Kwade’s suspended sculpture at 550 Madison is a decidedly less conventional amenity. But isn’t the first piece of art to live inside the building. In the early 1980s, when AT&T moved its headquarters to this address, the company brought along with it the Golden Boy, a 24-foot-tall statue that had long been a symbol of the company. Then Sony took over the building in the ’90s, and a dazzling pair of abstract murals depicting energy fields settled in the building’s upper lobby. (The building itself has a rich design history: Designed in 1984 by famed architect Philip Johnson, it’s an icon of postmodernism and the youngest building to be recognized as a landmark in New York City.)
Solid Sky consists of a solid piece of Azul do Macaubas cradled in stainless steel chains and hanging from a 70-foot-tall ceiling. With its natural blue hue, it resembles planet Earth hanging in the balance. “Its grandeur feels religious in the scale of it all,” says Erik Horvat, the managing director of real estate at Olayan.
For Horvat, the nature of the stone and its likeness to our planet encapsulates a feeling of unity. The message, however, is clear: This is a place of luxury and refinement for discerning tenants only. For the first time in its history, the building will be home to more than one tenant. (In September, just 45% of the building was leased.) According to Stephen McCoubrey, an art consultant who co-curated and managed UBS’s art collection for 10 years, a striking sculpture like Solid Sky could lure more tenants to the building.
Developers often commission art in the public realm surrounding the building, which gives them tax breaks, but McCoubrey says it’s unusual for them to commission art inside. Art is in the eye of the beholder, and companies from UBS to Microsoft have art collections and curation systems already in place. So when a developer steps in and commissions a 24-ton sculpture hanging from the ceiling before a single tenant has even moved in, the move carries risk. “If it was just a marble lobby, no one would take against it, but no one would be excited by it either,” McCoubrey says.
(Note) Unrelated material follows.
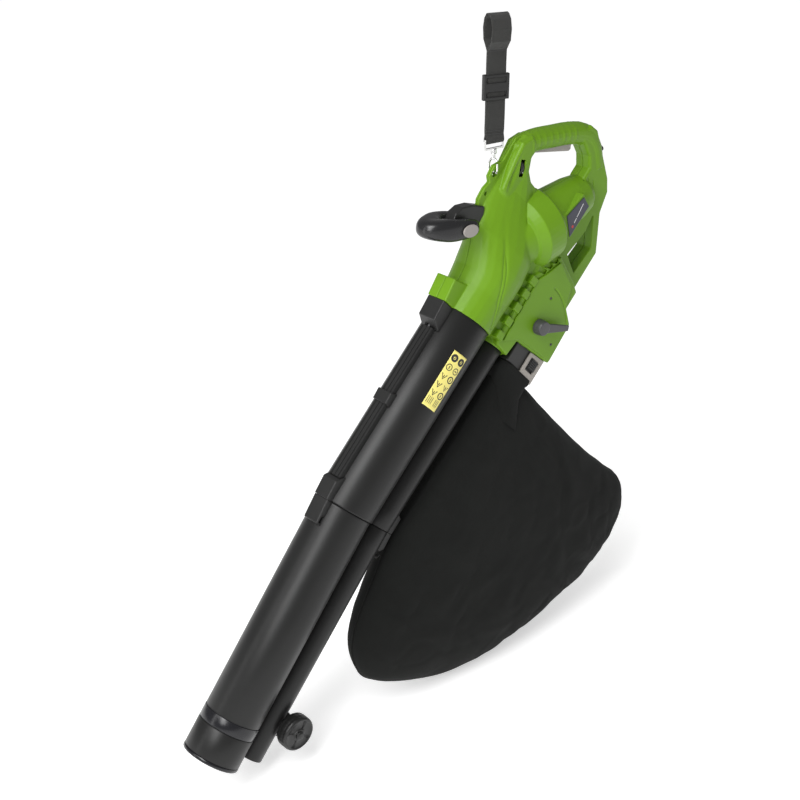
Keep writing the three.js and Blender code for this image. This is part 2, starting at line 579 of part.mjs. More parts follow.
// ---- motor and fan, along the motor axis ----
const bladeRing = [];
for (let i = 0; i < 8; i += 1) {
  bladeRing.push(box(7.5, 24, -1.4, 1.4, 14, 58).rotate([45 * i, 0, 0]));
}
const fanDisc = turned([[4, 5.3], [4, 60], [8, 60], [8, 18], [30, 12], [30, 5.3]], 36);
piece(motor, 'impeller', 'black', join(fanDisc, ...bladeRing));
piece(motor, 'rotor', 'steel', turned([
  [0, 0], [0, 5], [60, 5], [60, 21], [110, 21], [110, 5], [134, 5], [134, 9], [144, 9], [144, 5],
  [150, 5], [150, 0],
], 28));
piece(motor, 'motor_stator', 'copper', pipe(56, 114, 35, 35, 13, 32));
piece(motor, 'bearing_front', 'steel', pipe(44, 52, 13, 13, 7.7, 24));
piece(motor, 'bearing_rear', 'steel', pipe(124, 131, 11, 11, 5.7, 24));
const fanProfile = [[116, 5.3], [116, 28], [119, 29], [121, 14], [122.5, 9], [122.5, 5.3]];
piece(motor, 'cooling_fan', 'dark', turned(fanProfile, 28));
for (const [name, side] of [['left', -1], ['right', 1]]) {
  const [y0, y1] = side < 0 ? [-22, -9.8] : [9.8, 22];
  piece(motor, `brush_holder_${name}`, 'dark', box(135, 143, y0, y1, -4, 4));
}

// ---- shoulder strap, from the lug upwards ----
const ringPath = new THREE.CatmullRomCurve3([
  [0, 0, 0], [0, 7, 1.5], [0, 10, 8], [0, 9, 18], [0, 3, 25], [0, -3, 25.5], [0, -8.5, 21],
].map((p) => new THREE.Vector3(...p)));
const wire = new THREE.Shape().absarc(0, 0, 2, 0, 2 * Math.PI);
const wireSweep = { steps: 18, extrudePath: ringPath, curveSegments: 4 };
const hookWire = solid(new THREE.ExtrudeGeometry(wire, wireSweep));
const hookNose = bar([0, 0.5, 0], [0, -8.5, 2.5], 2, 2, 12);
const hookNeck = bar([0, 0, 24.5], [0, 0, 34], 3.2, 2.6, 16);
const hookCollar = bar([0, 0, 33], [0, 0, 35], 4.6, 4.6, 16);
piece(strap, 'snap_hook', 'steel', join(hookWire, hookNose, hookNeck, hookCollar));
piece(strap, 'hook_gate', 'steel', bar([0, -9.6, 5.2], [0, -9.3, 17.6], 1.5, 1.5, 12));

const web = new THREE.Group();
web.rotation.z = degToRad(STRAP_TURN);
strap.add(web);
const frameOut = plate([[-20.4, 41], [20.4, 41], [20.4, 60], [-20.4, 60]], -2, 2, 1);
const frameIn = box(-17.9, 17.9, -5, 5, 44.5, 57);
const swivel = cut(bar([0, 0, 35.6], [0, 0, 42], 5.4, 4.6, 20), bar([0, 0, 35], [0, 0, 38], 3, 3, 16));
piece(web, 'strap_eye', 'steel', cut(join(frameOut, swivel), frameIn));

// The webbing: its outline across the thickness, with a loop at each end.
function webOutline() {
  const half = STRAP_T / 2;
  const right = [[5.2, 59], [5.2, 54.5], [3, 51.4]];
  const outline = [
    ...right.reverse(), [half, 68], [half, 205], [15, 219], [17.2, 239], [13.4, 255], [0, STRAP_TOP],
  ];
  const left = outline.slice().reverse().map(([a, b]) => [-a, b]);
  return [...outline, ...left.slice(1)];
}
const eyeLoop = [[-2.7, 54.8], [2.7, 54.8], [2.7, 63.8], [-2.7, 63.8]];
const topLoop = [
  [0, 208], [12.4, 220], [14.6, 238.6], [11, 253], [0, 260.5], [-11, 253], [-14.6, 238.6], [-12.4, 220],
];
const webSide = cut(
  plate(webOutline(), -STRAP_W / 2, STRAP_W / 2),
  plate(eyeLoop, -STRAP_W, STRAP_W), plate(topLoop, -STRAP_W, STRAP_W),
);
piece(web, 'strap_webbing', 'webbing', webSide.rotate([0, 0, 90]));
const sliderFrame = plate([[-23.5, 124], [23.5, 124], [23.5, 166], [-23.5, 166]], -4.5, 4.5, 1.5);
const [roomW, roomT] = [STRAP_W / 2 + 0.6, STRAP_T / 2 + 0.4];
const sliderRoom = box(-roomW, roomW, -roomT, roomT, 110, 180);
const sliderWindows = [[129, 138], [152, 161]].map(([z0, z1]) => box(-18.6, 18.6, -6, 6, z0, z1));
piece(web, 'strap_slider', 'black', cut(sliderFrame, sliderRoom, ...sliderWindows));

export default model;
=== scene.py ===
# Looks for the garden blower vacuum: smooth mouldings, fabric bag, webbing strap, lamps and camera.
import json
import math

import bmesh
import bpy
import numpy as np
from mathutils import Matrix, Vector, noise

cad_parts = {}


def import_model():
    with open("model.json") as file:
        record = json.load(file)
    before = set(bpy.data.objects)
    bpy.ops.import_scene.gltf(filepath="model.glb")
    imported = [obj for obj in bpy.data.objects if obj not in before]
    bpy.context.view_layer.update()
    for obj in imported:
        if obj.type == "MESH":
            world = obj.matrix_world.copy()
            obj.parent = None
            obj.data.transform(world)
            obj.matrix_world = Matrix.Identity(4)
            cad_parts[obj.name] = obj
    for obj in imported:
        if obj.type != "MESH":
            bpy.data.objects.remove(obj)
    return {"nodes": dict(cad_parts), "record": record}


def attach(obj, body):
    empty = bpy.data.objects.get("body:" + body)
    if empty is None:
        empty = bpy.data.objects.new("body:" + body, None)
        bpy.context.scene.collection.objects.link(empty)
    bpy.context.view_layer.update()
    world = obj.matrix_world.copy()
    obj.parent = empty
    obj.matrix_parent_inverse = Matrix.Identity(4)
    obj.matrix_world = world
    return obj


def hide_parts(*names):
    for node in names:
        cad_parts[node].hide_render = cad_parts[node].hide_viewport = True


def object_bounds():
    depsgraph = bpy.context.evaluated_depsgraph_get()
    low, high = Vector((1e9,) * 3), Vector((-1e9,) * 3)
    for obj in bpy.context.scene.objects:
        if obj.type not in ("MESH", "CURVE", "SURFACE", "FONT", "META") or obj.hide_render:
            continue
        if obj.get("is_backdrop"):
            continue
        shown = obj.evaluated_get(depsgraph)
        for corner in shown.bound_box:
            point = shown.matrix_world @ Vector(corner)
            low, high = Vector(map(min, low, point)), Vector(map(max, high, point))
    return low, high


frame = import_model()
record = frame["record"]
joints = {j["name"]: j for j in record["behaviour"]["joints"]}
body_of_node = {n: b for b, nodes in record["behaviour"]["bodies"].items() for n in nodes}
slot_of_node = {s["node"]: s["material_slot"] for s in record["subparts"]}


def note_size():
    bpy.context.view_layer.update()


note_size()

# ---- places, in millimetres of the tool frame (X up the tubes, Z to the rail side, -Y the left side) ----
LEAN = math.radians(45.6)  # slope of the upper tubes
KINK = math.radians(5.4)  # bend between the upper and the lower tubes
MITRE = math.tan(KINK / 2)  # slope of the cut where they meet
VAC_R = 54.5  # outside of the upper vacuum tube
COVER_Y = -43.4  # just outside the face of the side cover
HUB = (457, -137)  # selector spindle
U = Vector((math.cos(LEAN), 0, math.sin(LEAN)))
V = Vector((-math.sin(LEAN), 0, math.cos(LEAN)))
hub = Vector(joints["selector_turn"]["pos_m"])
SEAM = Vector((hub.x, 0, hub.z)) - U * (HUB[0] / 1000) - V * (HUB[1] / 1000)
LUG = Vector(joints["hook_swivel"]["pos_m"])
EYE_TURN, STRAP_TURN = -6, -18  # degrees about the vertical
TWIST_FROM, TWIST_LENGTH = 50, 24  # mm above the lug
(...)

Horvat refused to disclose the cost of the sculpture, but McCoubrey guesses it is likely in the hundreds of thousands of dollars. And in 2021, expensive art may just be another line item for developers eager to fill their buildings with tenants again. The building’s renovation has been reported to cost $300 million. The new lobby has marble walls and terrazzo flooring inspired by a pattern in the Pantheon. “The money spent on finishes is staggering,” says McCoubrey. “[The art] is gilding the lily of an already beautiful space.”